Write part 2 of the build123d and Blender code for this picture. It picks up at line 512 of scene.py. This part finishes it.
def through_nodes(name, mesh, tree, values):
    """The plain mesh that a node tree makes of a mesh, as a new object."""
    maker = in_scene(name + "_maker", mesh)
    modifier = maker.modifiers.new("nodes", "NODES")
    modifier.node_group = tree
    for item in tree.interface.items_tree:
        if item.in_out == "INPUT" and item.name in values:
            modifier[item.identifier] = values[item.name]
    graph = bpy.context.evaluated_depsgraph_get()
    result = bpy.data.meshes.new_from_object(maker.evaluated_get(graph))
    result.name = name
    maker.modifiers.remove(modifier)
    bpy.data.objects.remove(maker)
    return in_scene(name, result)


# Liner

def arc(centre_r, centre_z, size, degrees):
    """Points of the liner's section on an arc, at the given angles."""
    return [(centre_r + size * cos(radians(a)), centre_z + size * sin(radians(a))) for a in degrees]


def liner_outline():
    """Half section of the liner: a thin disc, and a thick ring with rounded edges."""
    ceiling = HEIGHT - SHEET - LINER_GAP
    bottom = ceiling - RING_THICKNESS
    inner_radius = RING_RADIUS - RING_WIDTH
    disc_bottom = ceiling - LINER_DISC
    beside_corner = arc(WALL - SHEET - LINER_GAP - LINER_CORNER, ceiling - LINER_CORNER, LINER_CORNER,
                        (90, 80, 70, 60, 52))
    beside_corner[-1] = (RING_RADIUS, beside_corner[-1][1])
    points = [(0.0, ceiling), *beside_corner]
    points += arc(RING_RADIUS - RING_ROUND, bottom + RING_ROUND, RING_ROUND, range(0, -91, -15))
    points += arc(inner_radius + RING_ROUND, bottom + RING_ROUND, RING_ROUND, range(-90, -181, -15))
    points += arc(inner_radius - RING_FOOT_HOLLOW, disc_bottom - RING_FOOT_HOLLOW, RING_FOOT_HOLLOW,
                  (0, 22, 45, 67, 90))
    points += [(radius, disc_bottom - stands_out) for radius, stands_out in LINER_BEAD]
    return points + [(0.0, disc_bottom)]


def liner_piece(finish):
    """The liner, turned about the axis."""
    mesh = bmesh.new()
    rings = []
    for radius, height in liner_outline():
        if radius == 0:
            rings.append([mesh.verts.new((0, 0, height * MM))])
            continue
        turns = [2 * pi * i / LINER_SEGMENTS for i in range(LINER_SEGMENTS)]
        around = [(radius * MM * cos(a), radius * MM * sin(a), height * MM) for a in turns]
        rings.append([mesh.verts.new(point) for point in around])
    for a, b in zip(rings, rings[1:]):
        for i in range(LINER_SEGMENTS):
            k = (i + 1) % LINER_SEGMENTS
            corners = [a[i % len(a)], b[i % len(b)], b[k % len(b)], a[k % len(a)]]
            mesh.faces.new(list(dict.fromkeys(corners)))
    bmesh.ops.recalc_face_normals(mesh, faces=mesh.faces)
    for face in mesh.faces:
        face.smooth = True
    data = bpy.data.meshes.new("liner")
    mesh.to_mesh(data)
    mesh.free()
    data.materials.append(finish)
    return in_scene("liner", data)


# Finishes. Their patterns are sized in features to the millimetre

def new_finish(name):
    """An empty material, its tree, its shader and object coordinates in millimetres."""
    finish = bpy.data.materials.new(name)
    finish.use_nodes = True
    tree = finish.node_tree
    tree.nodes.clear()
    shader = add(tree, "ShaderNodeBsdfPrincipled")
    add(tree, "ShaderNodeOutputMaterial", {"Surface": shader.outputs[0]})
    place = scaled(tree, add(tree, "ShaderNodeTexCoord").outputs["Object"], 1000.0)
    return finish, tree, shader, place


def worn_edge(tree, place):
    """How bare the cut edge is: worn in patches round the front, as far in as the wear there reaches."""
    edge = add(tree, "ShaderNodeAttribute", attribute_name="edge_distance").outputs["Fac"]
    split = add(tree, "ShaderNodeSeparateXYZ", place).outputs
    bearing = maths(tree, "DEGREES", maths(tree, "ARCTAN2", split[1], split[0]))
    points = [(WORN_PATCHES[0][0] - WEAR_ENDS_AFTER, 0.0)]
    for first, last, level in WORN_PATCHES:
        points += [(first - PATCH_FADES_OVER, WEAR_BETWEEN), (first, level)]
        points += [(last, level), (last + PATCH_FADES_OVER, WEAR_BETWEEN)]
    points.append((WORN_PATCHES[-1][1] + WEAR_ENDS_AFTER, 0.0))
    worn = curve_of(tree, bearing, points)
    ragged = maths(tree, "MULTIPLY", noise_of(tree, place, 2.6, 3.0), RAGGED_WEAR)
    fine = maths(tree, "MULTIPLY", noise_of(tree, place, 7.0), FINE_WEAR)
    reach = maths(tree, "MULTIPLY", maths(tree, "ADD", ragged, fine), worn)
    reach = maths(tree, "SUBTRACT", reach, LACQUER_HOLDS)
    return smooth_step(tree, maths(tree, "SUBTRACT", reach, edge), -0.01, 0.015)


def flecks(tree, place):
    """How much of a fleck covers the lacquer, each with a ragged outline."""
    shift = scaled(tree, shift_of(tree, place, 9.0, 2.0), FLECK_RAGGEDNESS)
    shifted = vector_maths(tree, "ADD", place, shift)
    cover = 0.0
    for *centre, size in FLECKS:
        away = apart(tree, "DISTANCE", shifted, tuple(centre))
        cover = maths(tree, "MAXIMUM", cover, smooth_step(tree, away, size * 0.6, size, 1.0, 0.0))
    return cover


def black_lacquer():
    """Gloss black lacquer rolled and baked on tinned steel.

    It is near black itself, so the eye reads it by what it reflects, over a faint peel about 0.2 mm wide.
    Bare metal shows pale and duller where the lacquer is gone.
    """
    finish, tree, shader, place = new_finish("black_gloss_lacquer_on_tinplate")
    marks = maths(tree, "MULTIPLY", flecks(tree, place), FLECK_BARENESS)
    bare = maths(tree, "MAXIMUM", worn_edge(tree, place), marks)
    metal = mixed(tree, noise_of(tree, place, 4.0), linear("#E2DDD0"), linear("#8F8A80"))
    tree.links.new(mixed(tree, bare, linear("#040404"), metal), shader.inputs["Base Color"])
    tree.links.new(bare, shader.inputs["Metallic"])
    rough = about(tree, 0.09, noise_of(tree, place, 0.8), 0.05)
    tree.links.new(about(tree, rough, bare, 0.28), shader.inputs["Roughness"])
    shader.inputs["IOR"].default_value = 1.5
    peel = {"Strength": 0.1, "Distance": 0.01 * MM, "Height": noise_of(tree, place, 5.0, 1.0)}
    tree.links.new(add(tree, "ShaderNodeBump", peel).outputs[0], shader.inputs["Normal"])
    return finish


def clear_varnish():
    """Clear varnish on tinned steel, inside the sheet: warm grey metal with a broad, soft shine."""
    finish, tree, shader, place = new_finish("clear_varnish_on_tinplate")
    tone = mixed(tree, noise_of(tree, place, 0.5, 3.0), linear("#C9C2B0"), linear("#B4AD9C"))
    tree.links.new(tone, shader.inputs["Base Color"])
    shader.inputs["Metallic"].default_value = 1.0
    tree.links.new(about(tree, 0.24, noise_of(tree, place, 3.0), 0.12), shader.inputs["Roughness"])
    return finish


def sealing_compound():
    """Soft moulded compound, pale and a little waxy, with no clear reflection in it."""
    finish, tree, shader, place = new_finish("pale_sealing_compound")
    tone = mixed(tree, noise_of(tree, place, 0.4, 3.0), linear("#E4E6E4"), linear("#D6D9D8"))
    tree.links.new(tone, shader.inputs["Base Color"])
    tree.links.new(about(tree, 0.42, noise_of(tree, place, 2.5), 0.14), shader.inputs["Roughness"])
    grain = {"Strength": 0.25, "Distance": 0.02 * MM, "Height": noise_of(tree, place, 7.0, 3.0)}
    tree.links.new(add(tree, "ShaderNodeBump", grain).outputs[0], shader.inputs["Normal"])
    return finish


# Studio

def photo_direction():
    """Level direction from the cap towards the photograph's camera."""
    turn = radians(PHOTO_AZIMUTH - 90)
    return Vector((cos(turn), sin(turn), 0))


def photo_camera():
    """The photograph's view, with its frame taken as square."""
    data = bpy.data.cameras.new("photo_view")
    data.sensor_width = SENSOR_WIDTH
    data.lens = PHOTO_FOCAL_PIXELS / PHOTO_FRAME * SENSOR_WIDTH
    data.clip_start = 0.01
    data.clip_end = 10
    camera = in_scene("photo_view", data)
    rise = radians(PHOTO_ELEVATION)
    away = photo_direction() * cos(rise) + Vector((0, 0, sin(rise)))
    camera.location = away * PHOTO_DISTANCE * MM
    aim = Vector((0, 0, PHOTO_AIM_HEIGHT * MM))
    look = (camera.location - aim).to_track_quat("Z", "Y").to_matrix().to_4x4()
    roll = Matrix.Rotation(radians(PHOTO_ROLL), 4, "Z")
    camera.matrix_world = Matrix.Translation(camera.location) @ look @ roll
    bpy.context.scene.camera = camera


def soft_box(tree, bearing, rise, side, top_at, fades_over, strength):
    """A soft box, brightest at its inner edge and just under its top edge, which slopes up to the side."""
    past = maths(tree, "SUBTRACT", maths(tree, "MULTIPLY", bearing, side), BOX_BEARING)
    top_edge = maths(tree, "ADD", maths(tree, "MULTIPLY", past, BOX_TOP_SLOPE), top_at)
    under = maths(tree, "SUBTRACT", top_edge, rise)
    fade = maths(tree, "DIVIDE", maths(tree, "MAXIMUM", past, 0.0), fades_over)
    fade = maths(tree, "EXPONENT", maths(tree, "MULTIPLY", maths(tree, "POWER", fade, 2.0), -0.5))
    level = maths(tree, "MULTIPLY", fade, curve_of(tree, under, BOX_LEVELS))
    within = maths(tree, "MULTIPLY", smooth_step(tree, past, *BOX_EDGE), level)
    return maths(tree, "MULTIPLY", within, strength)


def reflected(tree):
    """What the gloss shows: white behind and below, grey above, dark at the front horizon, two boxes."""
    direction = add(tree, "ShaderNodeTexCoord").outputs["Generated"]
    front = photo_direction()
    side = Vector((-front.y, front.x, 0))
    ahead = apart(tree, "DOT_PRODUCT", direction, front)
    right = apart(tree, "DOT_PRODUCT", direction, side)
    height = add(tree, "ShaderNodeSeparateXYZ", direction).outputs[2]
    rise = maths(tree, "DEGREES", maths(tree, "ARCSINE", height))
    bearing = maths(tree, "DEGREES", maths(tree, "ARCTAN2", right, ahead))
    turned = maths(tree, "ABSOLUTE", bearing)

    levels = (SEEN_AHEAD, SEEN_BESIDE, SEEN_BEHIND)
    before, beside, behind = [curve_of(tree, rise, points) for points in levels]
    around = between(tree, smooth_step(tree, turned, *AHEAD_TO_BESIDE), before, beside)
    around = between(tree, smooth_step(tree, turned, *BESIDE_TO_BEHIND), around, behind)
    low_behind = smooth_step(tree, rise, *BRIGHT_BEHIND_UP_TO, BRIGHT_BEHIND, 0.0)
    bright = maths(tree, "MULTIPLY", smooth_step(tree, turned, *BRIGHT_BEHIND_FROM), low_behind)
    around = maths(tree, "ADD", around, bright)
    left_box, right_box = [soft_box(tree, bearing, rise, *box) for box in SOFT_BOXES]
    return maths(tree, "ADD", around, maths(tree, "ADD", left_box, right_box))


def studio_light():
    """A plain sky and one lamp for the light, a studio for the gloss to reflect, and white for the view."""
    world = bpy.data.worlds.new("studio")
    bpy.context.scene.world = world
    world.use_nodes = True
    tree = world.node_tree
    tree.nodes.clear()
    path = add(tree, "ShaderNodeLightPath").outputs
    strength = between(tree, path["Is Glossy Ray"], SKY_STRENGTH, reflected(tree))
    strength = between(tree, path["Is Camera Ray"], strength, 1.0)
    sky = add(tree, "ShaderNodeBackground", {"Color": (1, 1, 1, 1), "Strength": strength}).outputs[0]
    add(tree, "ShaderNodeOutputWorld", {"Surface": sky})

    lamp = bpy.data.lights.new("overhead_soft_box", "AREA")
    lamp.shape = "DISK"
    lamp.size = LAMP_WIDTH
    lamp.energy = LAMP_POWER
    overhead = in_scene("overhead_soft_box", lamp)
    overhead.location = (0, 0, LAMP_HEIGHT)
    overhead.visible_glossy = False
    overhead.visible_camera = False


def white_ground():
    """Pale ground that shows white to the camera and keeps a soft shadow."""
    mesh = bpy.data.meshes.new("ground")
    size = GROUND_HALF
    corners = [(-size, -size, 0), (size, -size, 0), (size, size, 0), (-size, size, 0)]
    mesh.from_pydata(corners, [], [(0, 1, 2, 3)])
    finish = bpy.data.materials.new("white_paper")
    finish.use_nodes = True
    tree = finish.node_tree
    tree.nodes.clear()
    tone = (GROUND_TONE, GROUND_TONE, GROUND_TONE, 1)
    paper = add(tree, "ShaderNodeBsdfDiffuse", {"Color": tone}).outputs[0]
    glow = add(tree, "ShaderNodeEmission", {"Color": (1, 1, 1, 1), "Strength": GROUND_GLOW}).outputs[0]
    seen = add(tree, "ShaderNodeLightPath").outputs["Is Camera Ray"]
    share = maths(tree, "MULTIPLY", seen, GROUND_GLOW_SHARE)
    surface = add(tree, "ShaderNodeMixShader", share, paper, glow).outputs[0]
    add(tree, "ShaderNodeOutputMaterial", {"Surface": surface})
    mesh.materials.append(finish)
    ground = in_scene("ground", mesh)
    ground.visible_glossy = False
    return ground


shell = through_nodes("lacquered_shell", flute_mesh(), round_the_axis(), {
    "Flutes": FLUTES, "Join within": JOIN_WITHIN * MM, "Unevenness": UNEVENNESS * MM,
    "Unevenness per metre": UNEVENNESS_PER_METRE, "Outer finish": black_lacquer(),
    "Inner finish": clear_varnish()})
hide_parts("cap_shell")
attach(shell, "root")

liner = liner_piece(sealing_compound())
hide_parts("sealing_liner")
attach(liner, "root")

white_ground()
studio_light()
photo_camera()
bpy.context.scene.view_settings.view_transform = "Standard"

= = = = =

Report the number of lines in the listing that include the string "root"; give nothing but the number.

2